__AIM__
Repeat the whole of the data, keeping every detail the same.
-- START OF SOURCE EXCERPT --
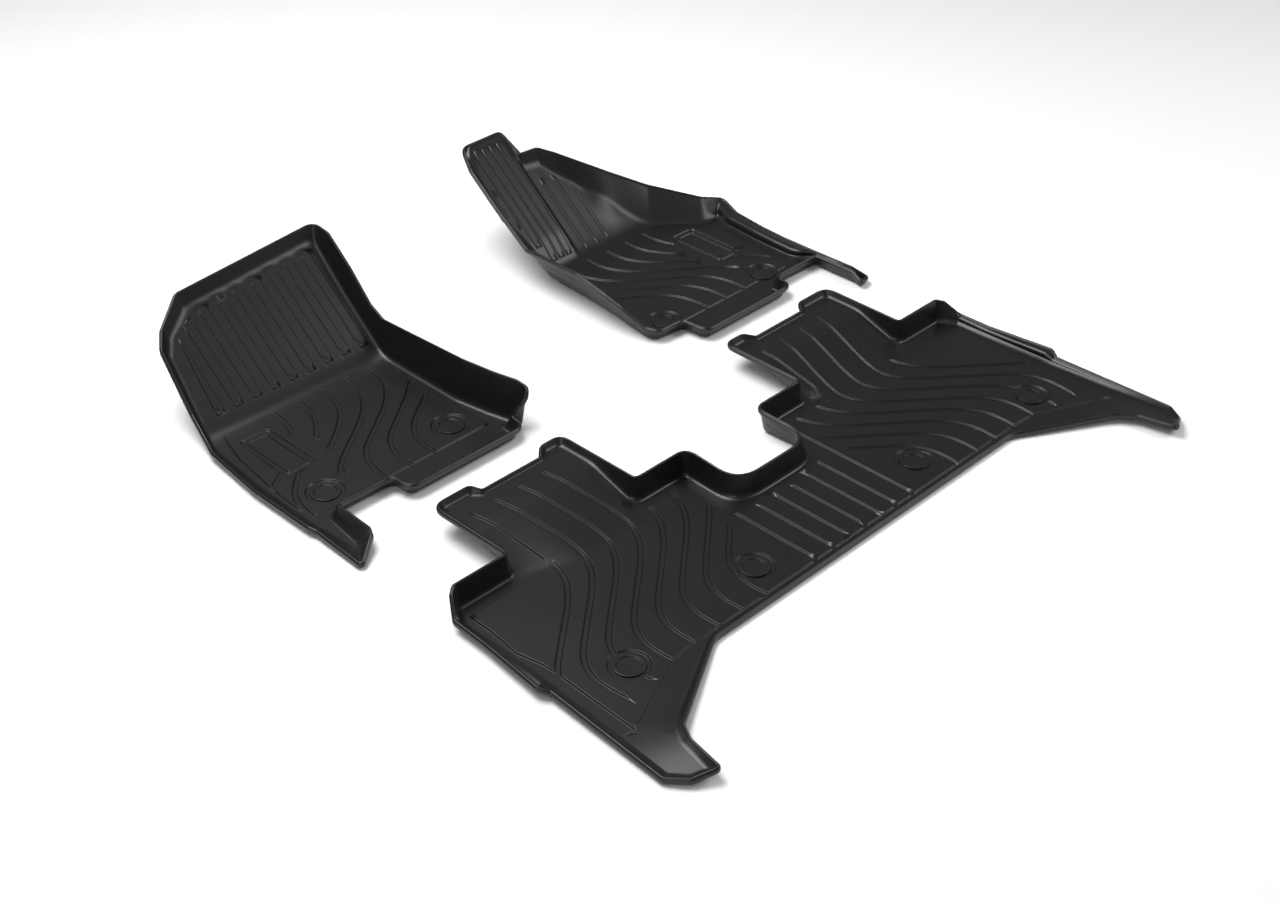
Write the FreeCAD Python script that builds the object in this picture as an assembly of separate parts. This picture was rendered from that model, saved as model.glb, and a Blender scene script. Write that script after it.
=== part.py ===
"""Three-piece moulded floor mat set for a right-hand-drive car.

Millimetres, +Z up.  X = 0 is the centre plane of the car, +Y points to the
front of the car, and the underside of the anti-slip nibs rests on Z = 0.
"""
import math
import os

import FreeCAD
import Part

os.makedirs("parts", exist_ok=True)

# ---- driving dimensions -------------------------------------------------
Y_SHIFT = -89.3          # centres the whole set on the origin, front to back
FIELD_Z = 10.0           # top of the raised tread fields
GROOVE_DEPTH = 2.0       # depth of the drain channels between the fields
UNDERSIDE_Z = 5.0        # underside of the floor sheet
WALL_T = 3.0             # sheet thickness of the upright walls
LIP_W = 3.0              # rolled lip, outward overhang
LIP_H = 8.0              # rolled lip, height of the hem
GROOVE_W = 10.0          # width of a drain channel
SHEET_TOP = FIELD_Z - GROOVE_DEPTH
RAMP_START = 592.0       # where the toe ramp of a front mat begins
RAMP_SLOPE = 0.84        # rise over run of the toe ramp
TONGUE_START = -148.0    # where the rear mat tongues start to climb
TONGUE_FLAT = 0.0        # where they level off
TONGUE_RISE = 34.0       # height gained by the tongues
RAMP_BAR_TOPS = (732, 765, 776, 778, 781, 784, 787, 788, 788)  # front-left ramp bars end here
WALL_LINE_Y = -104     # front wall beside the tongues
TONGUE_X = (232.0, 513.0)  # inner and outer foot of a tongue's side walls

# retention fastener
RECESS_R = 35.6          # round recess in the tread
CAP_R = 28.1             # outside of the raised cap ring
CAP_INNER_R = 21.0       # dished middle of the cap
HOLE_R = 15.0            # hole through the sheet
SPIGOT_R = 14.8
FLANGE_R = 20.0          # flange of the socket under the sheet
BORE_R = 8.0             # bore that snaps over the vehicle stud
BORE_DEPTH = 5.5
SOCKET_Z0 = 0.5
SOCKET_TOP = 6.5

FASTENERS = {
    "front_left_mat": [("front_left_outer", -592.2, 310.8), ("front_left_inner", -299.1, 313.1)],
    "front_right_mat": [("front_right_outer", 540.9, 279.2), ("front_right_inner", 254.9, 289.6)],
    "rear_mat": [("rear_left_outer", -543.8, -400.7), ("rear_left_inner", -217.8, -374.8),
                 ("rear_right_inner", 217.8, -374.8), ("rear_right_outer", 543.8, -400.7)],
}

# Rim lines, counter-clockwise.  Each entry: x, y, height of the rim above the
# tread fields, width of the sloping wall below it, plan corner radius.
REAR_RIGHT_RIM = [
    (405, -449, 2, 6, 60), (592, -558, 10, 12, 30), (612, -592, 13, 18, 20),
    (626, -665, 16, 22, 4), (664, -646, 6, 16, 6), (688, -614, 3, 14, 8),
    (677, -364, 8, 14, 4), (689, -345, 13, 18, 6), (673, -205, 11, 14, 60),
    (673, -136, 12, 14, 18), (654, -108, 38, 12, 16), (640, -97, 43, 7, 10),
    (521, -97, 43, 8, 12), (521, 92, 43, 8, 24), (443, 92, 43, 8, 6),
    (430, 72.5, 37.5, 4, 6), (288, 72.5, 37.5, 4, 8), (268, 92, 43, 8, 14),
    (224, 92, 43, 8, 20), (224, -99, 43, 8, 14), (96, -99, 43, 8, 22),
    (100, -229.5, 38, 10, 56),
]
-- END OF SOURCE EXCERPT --
__TASK RESULT__
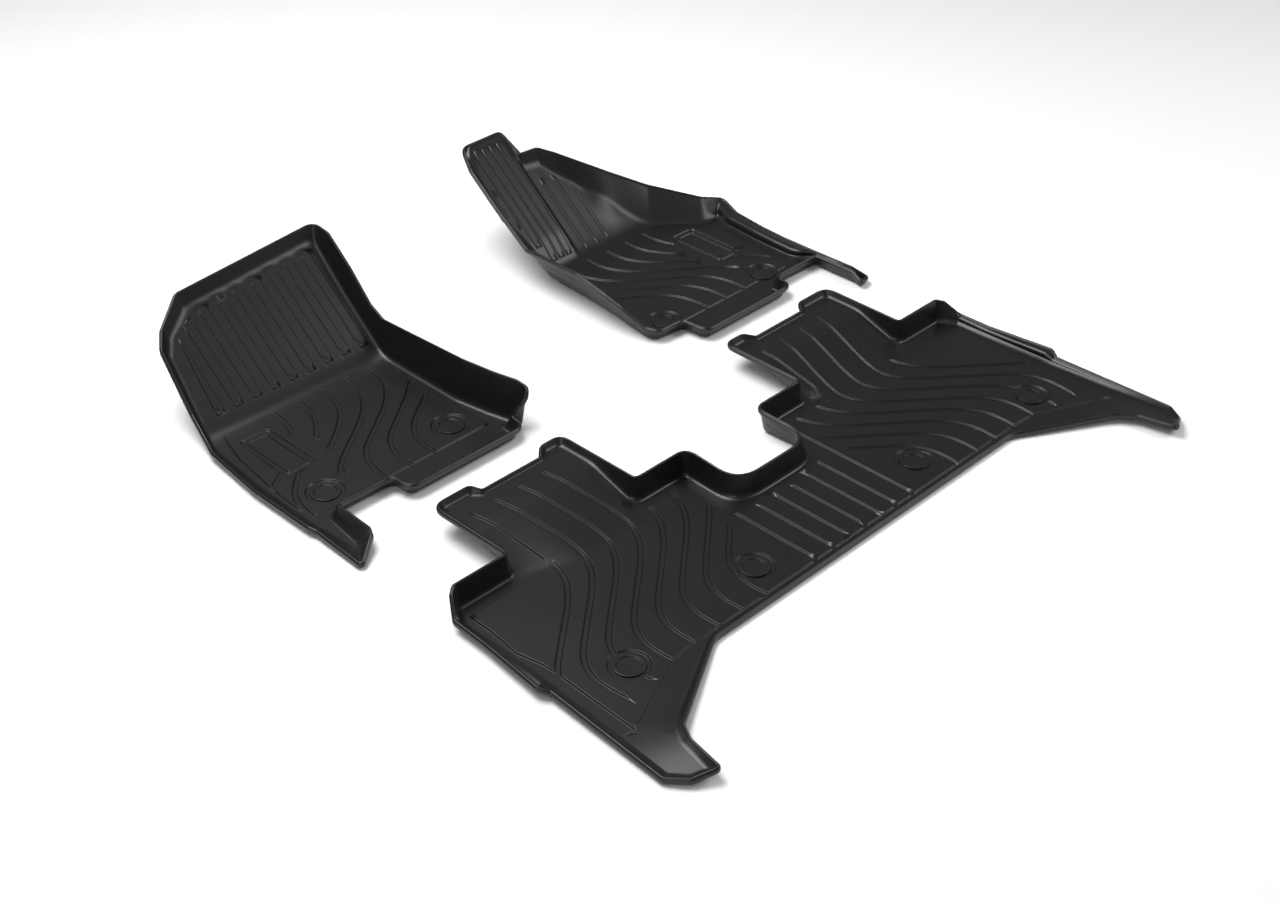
Write the FreeCAD Python script that builds the object in this picture as an assembly of separate parts. This picture was rendered from that model, saved as model.glb, and a Blender scene script. Write that script after it.
=== part.py ===
"""Three-piece moulded floor mat set for a right-hand-drive car.

Millimetres, +Z up.  X = 0 is the centre plane of the car, +Y points to the
front of the car, and the underside of the anti-slip nibs rests on Z = 0.
"""
import math
import os

import FreeCAD
import Part

os.makedirs("parts", exist_ok=True)

# ---- driving dimensions -------------------------------------------------
Y_SHIFT = -89.3          # centres the whole set on the origin, front to back
FIELD_Z = 10.0           # top of the raised tread fields
GROOVE_DEPTH = 2.0       # depth of the drain channels between the fields
UNDERSIDE_Z = 5.0        # underside of the floor sheet
WALL_T = 3.0             # sheet thickness of the upright walls
LIP_W = 3.0              # rolled lip, outward overhang
LIP_H = 8.0              # rolled lip, height of the hem
GROOVE_W = 10.0          # width of a drain channel
SHEET_TOP = FIELD_Z - GROOVE_DEPTH
RAMP_START = 592.0       # where the toe ramp of a front mat begins
RAMP_SLOPE = 0.84        # rise over run of the toe ramp
TONGUE_START = -148.0    # where the rear mat tongues start to climb
TONGUE_FLAT = 0.0        # where they level off
TONGUE_RISE = 34.0       # height gained by the tongues
RAMP_BAR_TOPS = (732, 765, 776, 778, 781, 784, 787, 788, 788)  # front-left ramp bars end here
WALL_LINE_Y = -104     # front wall beside the tongues
TONGUE_X = (232.0, 513.0)  # inner and outer foot of a tongue's side walls

# retention fastener
RECESS_R = 35.6          # round recess in the tread
CAP_R = 28.1             # outside of the raised cap ring
CAP_INNER_R = 21.0       # dished middle of the cap
HOLE_R = 15.0            # hole through the sheet
SPIGOT_R = 14.8
FLANGE_R = 20.0          # flange of the socket under the sheet
BORE_R = 8.0             # bore that snaps over the vehicle stud
BORE_DEPTH = 5.5
SOCKET_Z0 = 0.5
SOCKET_TOP = 6.5

FASTENERS = {
    "front_left_mat": [("front_left_outer", -592.2, 310.8), ("front_left_inner", -299.1, 313.1)],
    "front_right_mat": [("front_right_outer", 540.9, 279.2), ("front_right_inner", 254.9, 289.6)],
    "rear_mat": [("rear_left_outer", -543.8, -400.7), ("rear_left_inner", -217.8, -374.8),
                 ("rear_right_inner", 217.8, -374.8), ("rear_right_outer", 543.8, -400.7)],
}

# Rim lines, counter-clockwise.  Each entry: x, y, height of the rim above the
# tread fields, width of the sloping wall below it, plan corner radius.
REAR_RIGHT_RIM = [
    (405, -449, 2, 6, 60), (592, -558, 10, 12, 30), (612, -592, 13, 18, 20),
    (626, -665, 16, 22, 4), (664, -646, 6, 16, 6), (688, -614, 3, 14, 8),
    (677, -364, 8, 14, 4), (689, -345, 13, 18, 6), (673, -205, 11, 14, 60),
    (673, -136, 12, 14, 18), (654, -108, 38, 12, 16), (640, -97, 43, 7, 10),
    (521, -97, 43, 8, 12), (521, 92, 43, 8, 24), (443, 92, 43, 8, 6),
    (430, 72.5, 37.5, 4, 6), (288, 72.5, 37.5, 4, 8), (268, 92, 43, 8, 14),
    (224, 92, 43, 8, 20), (224, -99, 43, 8, 14), (96, -99, 43, 8, 22),
    (100, -229.5, 38, 10, 56),
]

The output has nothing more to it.